The Story Behind Our 'Known Pleasures' Art
Mar 17, 2022
We're willing to bet you've seen this graphic on shabby t-shirts before, probably in a soulless Old Navy. Tweens buying it for god knows what reason. Irony maybe? Their mom or dad might have an original one? Granted there's the odd tween that actually listens to early Manchester gothic post-punk, but let's be real, they're probably not shopping at Old Navy (or are they?).
For those who don't know, it's the cover of Joy Division's seminal 1979 album 'Unknown Pleasures'. Recorded and mixed over three successive weekends at Manchester's Strawberry Studios, the album was a commentary on punk's sonically conservative approach to production and included digital delays, time modulators, tape echoes, the sound of a bottle smashing, someone eating crisps, backwards guitar riffs, and the sound of the basement toilet.
It was trippy. It was dark. It ushered in a whole new sound that became New Wave. And it is the only Joy Division album released during lead singer Ian Curtis's lifetime (before dying by suicide at the age of 23).

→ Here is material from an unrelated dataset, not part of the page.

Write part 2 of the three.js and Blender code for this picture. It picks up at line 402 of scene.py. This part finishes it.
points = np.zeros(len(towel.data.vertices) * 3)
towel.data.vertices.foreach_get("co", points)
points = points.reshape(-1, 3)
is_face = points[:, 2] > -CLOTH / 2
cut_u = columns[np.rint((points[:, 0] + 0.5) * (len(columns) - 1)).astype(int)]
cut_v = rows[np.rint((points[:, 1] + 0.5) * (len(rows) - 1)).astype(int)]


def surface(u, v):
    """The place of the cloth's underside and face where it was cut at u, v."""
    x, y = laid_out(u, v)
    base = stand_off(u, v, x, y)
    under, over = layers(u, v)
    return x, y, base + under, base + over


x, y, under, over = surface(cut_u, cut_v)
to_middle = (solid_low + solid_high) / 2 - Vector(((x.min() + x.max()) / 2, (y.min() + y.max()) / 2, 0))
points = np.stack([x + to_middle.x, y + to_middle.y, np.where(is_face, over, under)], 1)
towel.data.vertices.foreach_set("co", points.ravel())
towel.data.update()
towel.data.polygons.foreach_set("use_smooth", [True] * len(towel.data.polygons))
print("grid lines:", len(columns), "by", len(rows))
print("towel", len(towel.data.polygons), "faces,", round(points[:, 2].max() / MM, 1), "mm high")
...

The art itself is a “stacked plot” of the radio emissions given out by a rotating neutron star named CP 1919. As a star turns, it emits electromagnetic radiation in a beam like a lighthouse, which can be picked up by radio telescopes. Each line on the image is an individual pulse. They’re not exactly the same each time as they’re travelling a long way across the universe and interference gets in the way. The imagery first appeared in a 1971 issue of Scientific American, but it was white on cyan.
The band wanted it on the cover of the album. But they envisioned it inverted, black lines on a white background. But it was Factory Records' in-house designer, Peter Saville, who presented it as white on the black which he felt "had more presence.” A 40th anniversary edition of the album replicates the band's original white cover idea.
Us? We've always seen rad little dirt bike jumps. So we made our "Known Pleasures" are accordingly.